Well, another election has been and gone. And once again climate change didn’t really get a look in. Many MPs whose records are sketchy (to say the least) kept their seats without really being challenged on their pro-climate-change policies.
But, it’s not like nothing’s happening. All over the UK, and the world, people are just getting on with battling climate change. And right under the noses of those MPs, businesses, communities and individuals are getting together to take action too.
Take Christchurch in Dorset. The MP is one Christopher Chope. Back in 2008 he was one of only five MPs to vote against the Climate Change Act. A few years later he attended a Climate Fools Day event to bemoan the Act’s passage. Last week he increased his majority to over 18,000.
But all is not lost in Christchurch - there are plenty of examples of businesses getting on with solving climate change. Moors Valley country park is one: they’ve had quite the green makeover in the last few years. Their visitors are kept warm and toasty thanks to a biomass boiler installed in 2012, and solar thermal panels heat water for the restaurant and ladies loos. The whole centre is fitted with LED lights that are motion activated to conserve energy. That, plus rainwater harvesting used in the toilets, adds up to some serious carbon cuts, and a great advert for combatting climate change right in the heart of the countryside.
And they’re not the only ones. As part of an extension to Two Rivers meet sports club, the whole complex was fitted with LED lights, and the roof of the gym was replaced and beefed up with insulation. All that energy saving shaves hundreds of pounds from their energy bills, and sends their carbon footprint tumbling.

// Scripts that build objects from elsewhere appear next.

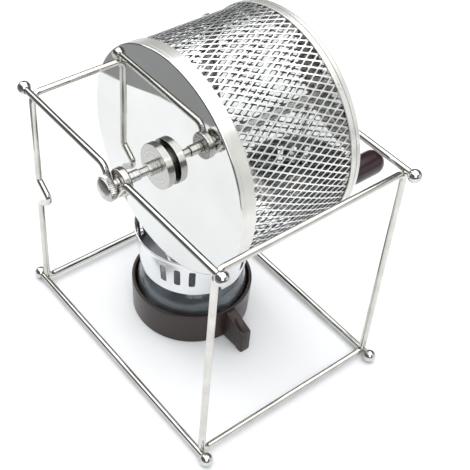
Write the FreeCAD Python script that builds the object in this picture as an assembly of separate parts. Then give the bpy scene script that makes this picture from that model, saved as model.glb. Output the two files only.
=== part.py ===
import FreeCAD, Part
import math
import os

# Stovetop coffee bean roaster, in millimetres: a bent-wire frame carries a mesh drum on two dipped
# rails, a crank turns the drum, and a spirit burner stands on the table under it.
# Built round the frame's own middle: X along the rails, Y along the drum's axle, Z up from the table.
# The exported solids are moved so that the origin is the middle of the burner's flat base.

V = FreeCAD.Vector

# Wire frame
wire_diameter = 4.0
ball_diameter = 8.0
ball_socket_depth = 3.0
ball_fit = 0.1
frame_length = 177.6
frame_depth = 128.6
frame_height = 148.0
hoop_inset = 6.1
hoop_bend_radius = 5.5
weld_depth = 0.3

# Kink in the front post of the left hoop
kink_middle_height = 79.5
kink_half_height = 9.5
kink_reach = 12.5
kink_bend_radius = 4.0

# Dips of the two top rails, which carry the axle
axle_drop = 7.0
neck_radius = 3.0
running_clearance = 0.05
dip_flank_angle = 60.0
dip_bend_radius = 5.0
cradle_half_length = 14.0
rail_side_clearance = 0.3

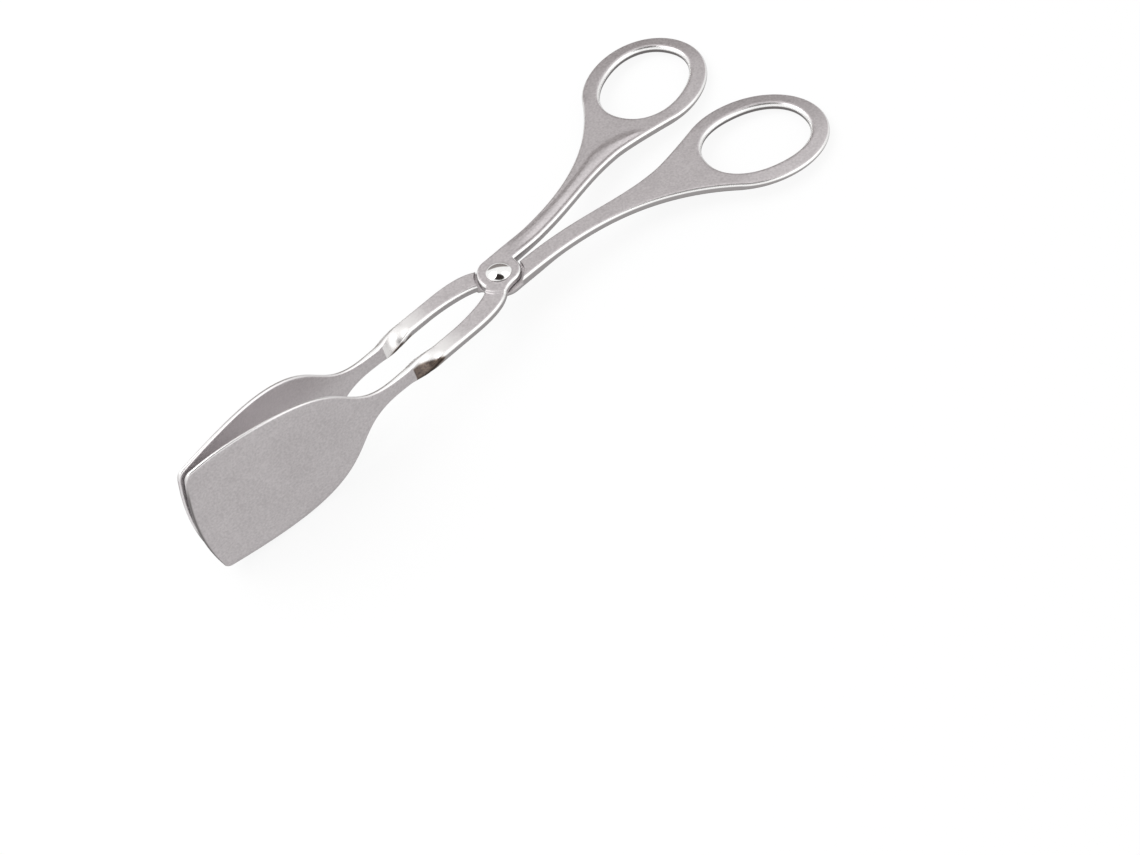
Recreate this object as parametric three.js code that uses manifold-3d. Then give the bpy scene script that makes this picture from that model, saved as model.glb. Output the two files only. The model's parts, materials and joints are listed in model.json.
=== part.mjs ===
// Kitchen tongs of the scissor kind. Two equal steel stampings, one turned over, cross in a
// half-lap joint on one domed rivet. Behind the joint each has a shank and a finger ring, and in
// front of it a neck strip twists by a quarter turn into a broad, thin gripping blade.
// Millimetres. The arms are drawn round the pivot: +X to the handles, +Y to the upper arm's ring,
// +Z along the rivet. The finished tongs are then tipped to lie on blade edges and finger rings.
import * as THREE from 'three';
import { mergeVertices } from 'three/addons/utils/BufferGeometryUtils.js';
import Module from 'manifold-3d';

// Steel and clearances
const stripThickness = 2.5;
const stripEdgeRadius = 0.7;
const runningGap = 0.3;
const cutOverrun = 2;

// Boss: the round middle of each arm, thinned to half and raised a little over its outer face
const bossRadius = 6.4;
const bossFaceHeight = 1.75;
const bossStepRadius = 7.1;
const bossRampReach = 32;

// Rivet
const rivetRadius = 2;
const rivetHeadRadius = 3.4;
const rivetHeadHeight = 1.7;
const rivetTailRadius = 3.2;
const rivetTailHeight = 0.8;

// Finger ring
const ringReach = 78.05;
const ringSpread = 20.45;
const fingerHoleLength = 30.7;
const fingerHoleWidth = 23.3;
const ringBand = 5.4;
const ringTurn = THREE.MathUtils.degToRad(17.3);
const fingerHoleFullness = 2.2;
const ringFullness = 2.03;
const shankOuterJoin = THREE.MathUtils.degToRad(134.4);
const shankInnerJoin = THREE.MathUtils.degToRad(-129.4);

// Shank: the inner edges of the two shanks bow apart, widest at the crest
const crestReach = 52.2;
const crestSpread = 6.36;
const shankRootSpread = 0.84;

// Rib: the inner side of each shank is pressed up a little, from the boss to the web at the ring
const ribHeight = 0.35;
const ribSlope = 0.9;
const ribStartSpread = 5.1;
const ribCrestReach = 47.3;
const ribCrestSpread = 11.4;
const ribEndReach = 61;

// Neck: the flat strip in front of the boss
const neckWidth = 4.9;
const neckSpread = 6.53;
const neckReach = 27;
const shoulderReach = 17;
const crotchReach = 22;
const seamLap = 3;
const seamStep = 0.02;

// Blade: the strip past its twist, flared, thinned and bent in to meet the other blade
const twistLength = 11.5;
const bladeSpread = 5.72;
const flareReach = 40.9;
const broadReach = 84.7;
const bladeHeight = 37.6;
const tipHeight = 35;
const bladeThickness = 1.15;
const thinReach = 50;
const bendReach = 47.7;
const jawReach = 101.4;
const tipGap = 0.3;
const tipBulge = 3.1;
const tipCornerRadius = 1.6;
const bladeEdgeRadius = 0.42;

// Places on the boss outline, as shares of the boss radius
const bossLeftShares = [-0.91, -0.06];
const bossFrontShares = [0.22, -0.77];
const bossRightShare = 0.98;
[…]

And then there’s the big scale. Near the village of Parley, just to the north, solar company British Solar Renewables has built a big solar farm. The 20MW project powers around 5,000 homes in the area. And there’s another solar farm in the pipeline just down the road, which just got the go ahead from the council. Once built, it’ll power a massive 10,000 homes!
But it’s not just Christchurch that’s taking action despite a reluctant MP. Take a trip along the coast to Chichester, and you’ll see a very similar story. MP Andrew Tyrie also voted against the Climate Change Act, on the grounds of the financial hit to the UK. During the debate in parliament he said that the it would be a ‘profound mistake’ for the UK to take unilateral action to reduce our own carbon emissions, and ‘No other country has been foolish enough to consider such a measure.’
But again, his constituents are having none of it. Last year, residents set up community energy co-op Solesco. Their aim is to install solar on the roofs of local businesses which will be owned co-operatively with by the community, and there are exciting solar plans in the pipeline! And that’s not all. The co-op also arranged a trip to Saxony, Germany - a region brimming over with community energy, and invited locals along to get inspired about how the same could work in Chichester.
It’s not just for energy enthusiasts, though. A group of volunteers called Transition Chichester spend a large chunk of their time organising community events to encourage the community to go greener. They’ve arranged community gardens and eco-cinema trips, clothes fixing sessions and swap shops.
It’s much the same story all over the country. Ken Clarke, who was conspicuous by his absence on some key votes on climate change (including the Climate Change Act) has some very active climate change groups in his constituency. For one, there’s a big eco-homes project showing off the best energy retrofits around, and helping locals make changes to save energy themselves. Mike Penning MP, who according to They Work for You has a decidedly mixed record on climate change, has a great community energy project in his Hemel Hempstead constituency. Grand Union Community Energy has just installed 184 community owned solar panels on a local school.
Further north in Manchester and the constituency of Graham Stringer and it’s the same story. He may have written an article entitled “Climate Change? Received Wisdom Is Plain Wrong” but that hasn’t stopped his constituents. They have been running Bike Fridays - guided commuter cycles with groups of budding bikers eager to gain confidence on Manchester’s roads. Even in the constituency of Owen Paterson, arch climate sceptic and former Environment Secretary, there’s an active anti-fracking group fighting a decision currently with the council to allow fracking in the area.
But what about the big guns? Despite David Cameron’s positive work on climate change, there is certainly more than could be done, and his desire to go “all out” for fracking doesn’t bode well. His constituents aren’t worried though, they’ve got organisations like Low Carbon Hub getting on with things. The social enterprise has been busy installing solar panels on local schools and community buildings, including 55 solar panels installed on Eynsham Village Hall in 2012. The hall now generates its own renewable electricity, and saves nearly six tonnes of CO2 every year! Last summer local community group Low Carbon West Oxford ran a whole week of events to get locals excited about the projects combatting climate change in the area. They organised a tour to visit them all, a Bring and Take shopping event and some bike stunts to encourage cycling.
So all is not lost. It may not be happening the way we’d like in Westminster, but that’s not stopping communities up and down the country taking matters into their own hands. And there's plenty you can do to encourage the politicians to get on with it - you can write to them, go and visit them at their surgeries, or sign our petition to allow community energy groups to sell their power to locals.